- Karambakkam Location within Chennai Karambakkam Location within Tamil Nadu Karambakkam Location within India
- Coordinates: 13°02′34″N 80°09′42″E﻿ / ﻿13.04278°N 80.16167°E
- Country: India
- State: Tamil Nadu
- District: Chennai
- Taluka: Ambattur taluk

Government
- • Type: Municipal corporation

Population (2011)
- • Total: 21,376

Languages
- • Official: Tamil
- Time zone: UTC+5:30 (IST)
- PIN: 600 116
- Vehicle registration: TN 10 (RTO, Chennai South West)

= Karambakkam =

Karambakkam is a census town in Chennai district in the Indian state of Tamil Nadu.
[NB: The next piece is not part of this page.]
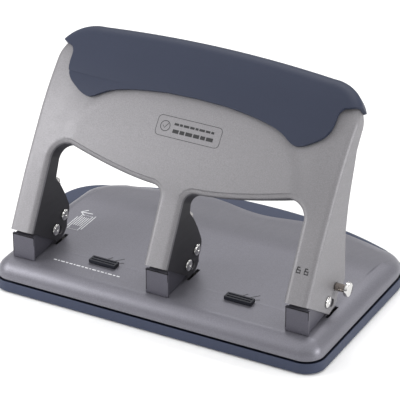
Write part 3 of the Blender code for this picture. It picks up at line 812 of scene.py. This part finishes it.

Recently buildings along Arcot road located at Karambakkam were demolished to provide space for the Chennai metro project.

==Demographics==

Karambakkam has a population of 21,376. Males account for 10,759 people while the female population count is 10,617. Karambakkam has an average literacy rate of 90.47 percent with the sex ratio of 987, higher than the state average of 80.09 percent, male literacy is 94.85 percent, and female literacy is 85.99 percent. 11.33 percent of the population is under 6 years of age. 88.32 percent of the population describe their occupation as the main work along with 1503 female workers.

Schedule Caste (SC) and Schedule Tribe (ST) constitutes 6.89 percent and 0.14 percent of total population in Karambakkam.